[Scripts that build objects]
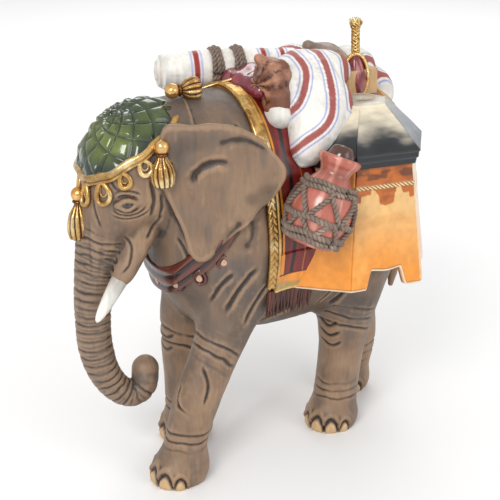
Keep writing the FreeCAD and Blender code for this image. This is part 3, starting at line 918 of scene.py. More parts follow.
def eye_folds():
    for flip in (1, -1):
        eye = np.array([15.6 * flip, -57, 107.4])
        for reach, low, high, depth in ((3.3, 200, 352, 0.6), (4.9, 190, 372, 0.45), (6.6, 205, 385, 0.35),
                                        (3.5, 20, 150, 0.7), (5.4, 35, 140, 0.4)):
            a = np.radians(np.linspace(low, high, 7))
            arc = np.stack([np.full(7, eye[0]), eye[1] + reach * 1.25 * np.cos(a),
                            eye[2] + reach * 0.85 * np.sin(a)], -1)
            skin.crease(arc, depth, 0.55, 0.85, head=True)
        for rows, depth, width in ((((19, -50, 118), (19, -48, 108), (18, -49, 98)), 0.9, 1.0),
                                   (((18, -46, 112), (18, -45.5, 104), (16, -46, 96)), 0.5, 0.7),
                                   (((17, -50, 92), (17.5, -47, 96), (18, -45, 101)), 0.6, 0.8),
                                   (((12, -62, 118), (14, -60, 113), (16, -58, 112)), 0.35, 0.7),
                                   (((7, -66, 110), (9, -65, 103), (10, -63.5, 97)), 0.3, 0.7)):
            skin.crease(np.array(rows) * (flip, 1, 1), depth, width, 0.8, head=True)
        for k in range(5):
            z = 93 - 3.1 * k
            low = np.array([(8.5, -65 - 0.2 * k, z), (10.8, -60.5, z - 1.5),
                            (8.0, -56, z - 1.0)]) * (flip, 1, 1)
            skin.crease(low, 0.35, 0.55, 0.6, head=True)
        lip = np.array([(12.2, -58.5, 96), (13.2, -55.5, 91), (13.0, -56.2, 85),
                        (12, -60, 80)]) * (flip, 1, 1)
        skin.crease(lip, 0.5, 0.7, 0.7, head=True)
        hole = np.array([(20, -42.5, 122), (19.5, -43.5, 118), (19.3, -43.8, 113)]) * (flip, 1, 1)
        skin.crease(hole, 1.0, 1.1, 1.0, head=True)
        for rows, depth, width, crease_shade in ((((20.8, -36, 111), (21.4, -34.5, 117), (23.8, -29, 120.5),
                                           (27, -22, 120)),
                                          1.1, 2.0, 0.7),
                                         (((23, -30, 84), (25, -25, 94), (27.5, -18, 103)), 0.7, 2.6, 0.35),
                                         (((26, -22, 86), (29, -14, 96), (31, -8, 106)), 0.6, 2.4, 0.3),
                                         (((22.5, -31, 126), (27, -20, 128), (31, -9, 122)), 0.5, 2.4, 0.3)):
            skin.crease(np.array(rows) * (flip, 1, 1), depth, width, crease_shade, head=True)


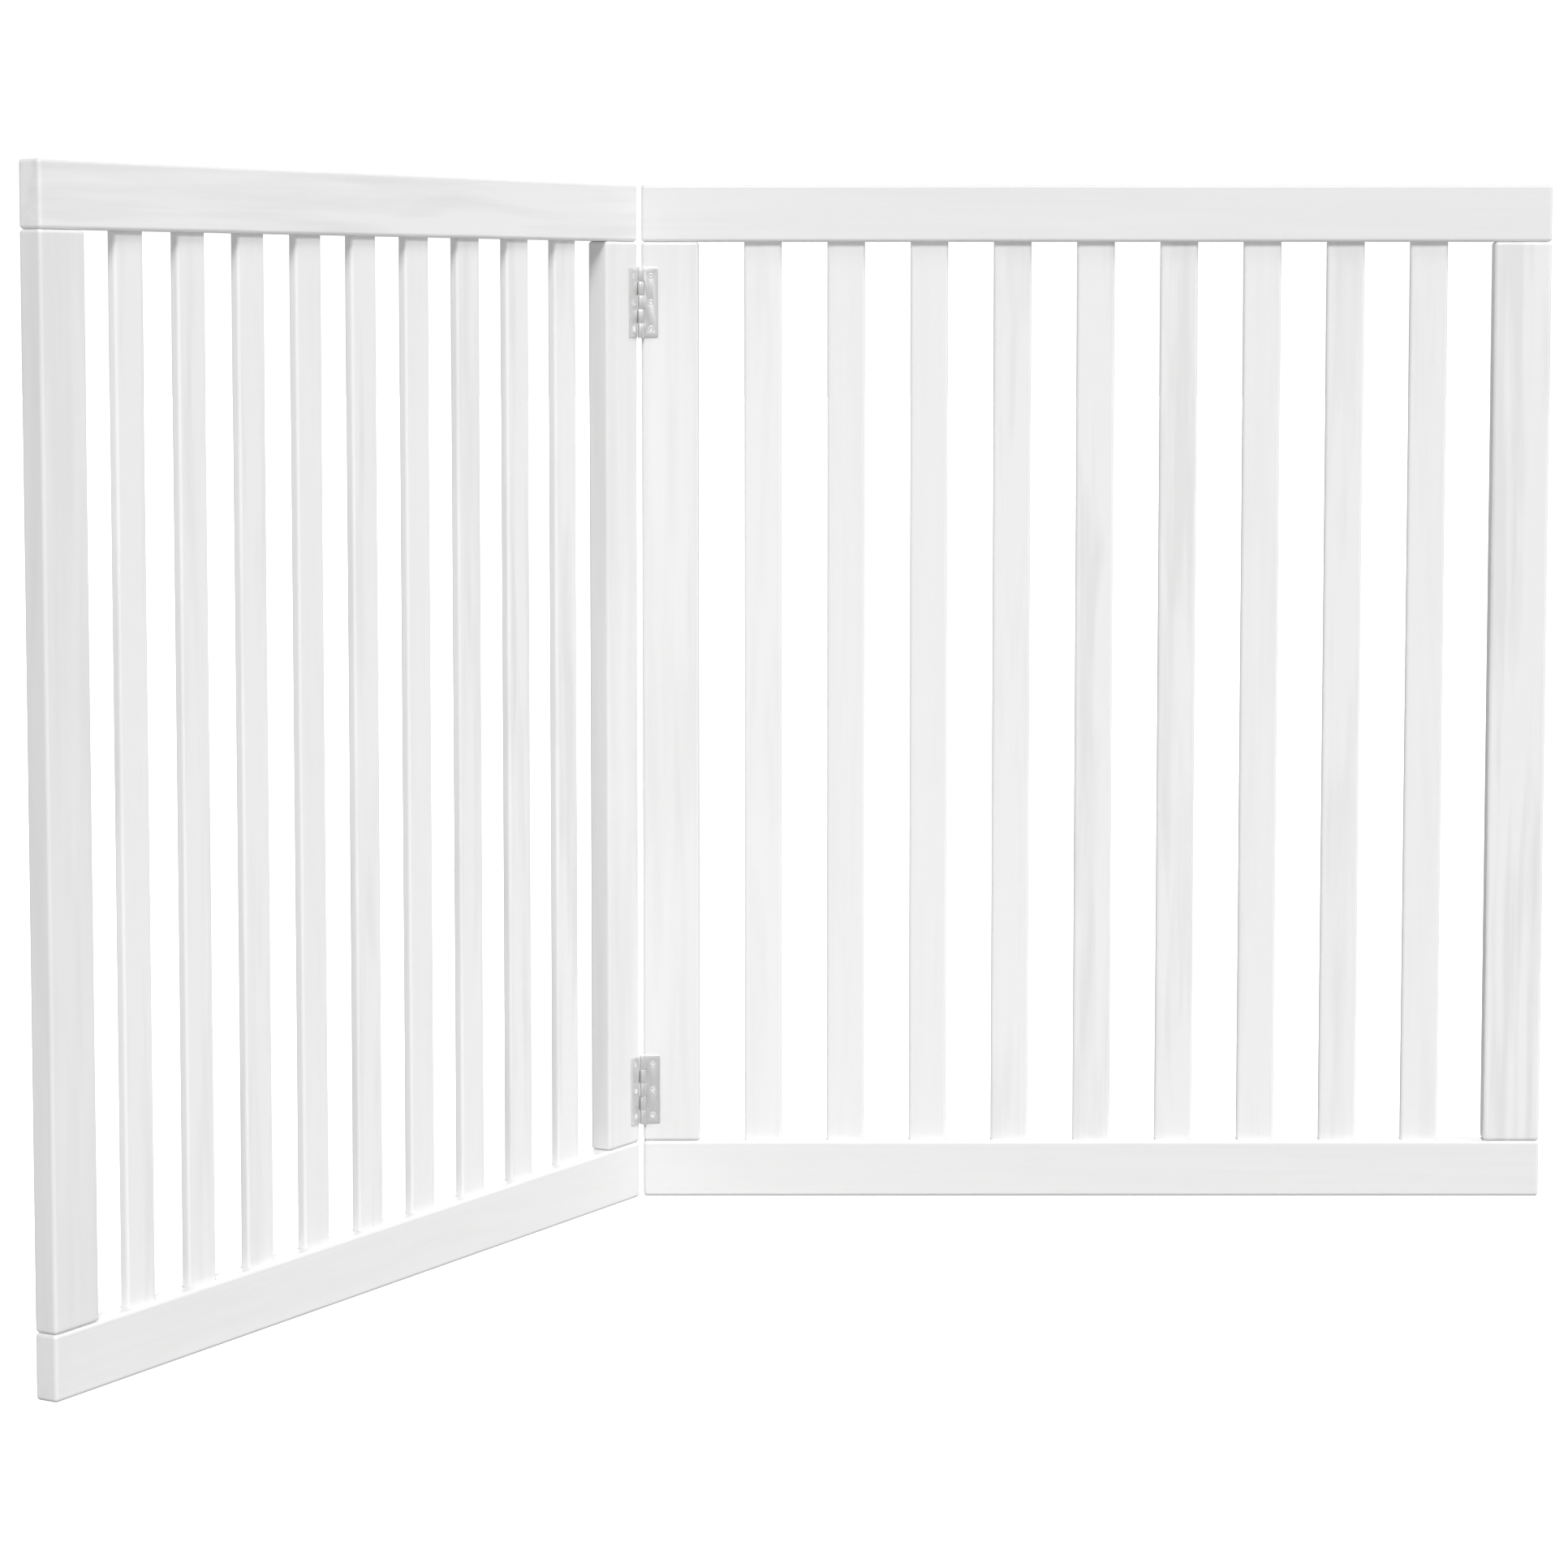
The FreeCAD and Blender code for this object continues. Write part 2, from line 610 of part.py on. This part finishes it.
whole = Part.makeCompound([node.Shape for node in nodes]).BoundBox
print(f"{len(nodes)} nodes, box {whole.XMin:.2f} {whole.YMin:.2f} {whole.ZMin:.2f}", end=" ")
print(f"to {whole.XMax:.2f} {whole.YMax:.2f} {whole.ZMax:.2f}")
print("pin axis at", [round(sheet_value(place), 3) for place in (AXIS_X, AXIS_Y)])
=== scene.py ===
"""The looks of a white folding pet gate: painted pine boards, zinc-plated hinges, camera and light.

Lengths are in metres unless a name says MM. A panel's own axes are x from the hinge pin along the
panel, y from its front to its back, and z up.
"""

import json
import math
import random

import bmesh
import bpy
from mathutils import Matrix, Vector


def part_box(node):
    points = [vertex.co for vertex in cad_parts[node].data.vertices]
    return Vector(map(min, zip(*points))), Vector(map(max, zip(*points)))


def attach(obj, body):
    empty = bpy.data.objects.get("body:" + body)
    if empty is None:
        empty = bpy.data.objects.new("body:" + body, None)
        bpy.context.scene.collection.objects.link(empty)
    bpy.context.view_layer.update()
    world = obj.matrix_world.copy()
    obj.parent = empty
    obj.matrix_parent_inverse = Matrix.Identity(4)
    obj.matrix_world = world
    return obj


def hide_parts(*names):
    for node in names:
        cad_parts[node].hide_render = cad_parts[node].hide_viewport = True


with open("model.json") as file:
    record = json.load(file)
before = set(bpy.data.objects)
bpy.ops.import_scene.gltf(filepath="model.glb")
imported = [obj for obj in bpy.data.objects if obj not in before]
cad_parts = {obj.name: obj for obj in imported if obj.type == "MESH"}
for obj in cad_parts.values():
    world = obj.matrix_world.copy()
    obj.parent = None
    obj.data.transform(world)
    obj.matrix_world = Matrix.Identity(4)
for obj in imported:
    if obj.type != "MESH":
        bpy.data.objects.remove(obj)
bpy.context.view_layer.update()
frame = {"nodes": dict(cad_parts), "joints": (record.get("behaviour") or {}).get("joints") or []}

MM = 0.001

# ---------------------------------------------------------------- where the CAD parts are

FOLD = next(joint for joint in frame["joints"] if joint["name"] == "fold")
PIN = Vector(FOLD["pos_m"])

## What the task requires
Repeat exactly the lines from the one containing "whole = Part.makeCompound([node.Shape" through the one containing "before = set(bpy.data.objects)", both included, and nothing else.

## Full output
whole = Part.makeCompound([node.Shape for node in nodes]).BoundBox
print(f"{len(nodes)} nodes, box {whole.XMin:.2f} {whole.YMin:.2f} {whole.ZMin:.2f}", end=" ")
print(f"to {whole.XMax:.2f} {whole.YMax:.2f} {whole.ZMax:.2f}")
print("pin axis at", [round(sheet_value(place), 3) for place in (AXIS_X, AXIS_Y)])
=== scene.py ===
"""The looks of a white folding pet gate: painted pine boards, zinc-plated hinges, camera and light.

Lengths are in metres unless a name says MM. A panel's own axes are x from the hinge pin along the
panel, y from its front to its back, and z up.
"""

import json
import math
import random

import bmesh
import bpy
from mathutils import Matrix, Vector


def part_box(node):
    points = [vertex.co for vertex in cad_parts[node].data.vertices]
    return Vector(map(min, zip(*points))), Vector(map(max, zip(*points)))


def attach(obj, body):
    empty = bpy.data.objects.get("body:" + body)
    if empty is None:
        empty = bpy.data.objects.new("body:" + body, None)
        bpy.context.scene.collection.objects.link(empty)
    bpy.context.view_layer.update()
    world = obj.matrix_world.copy()
    obj.parent = empty
    obj.matrix_parent_inverse = Matrix.Identity(4)
    obj.matrix_world = world
    return obj


def hide_parts(*names):
    for node in names:
        cad_parts[node].hide_render = cad_parts[node].hide_viewport = True


with open("model.json") as file:
    record = json.load(file)
before = set(bpy.data.objects)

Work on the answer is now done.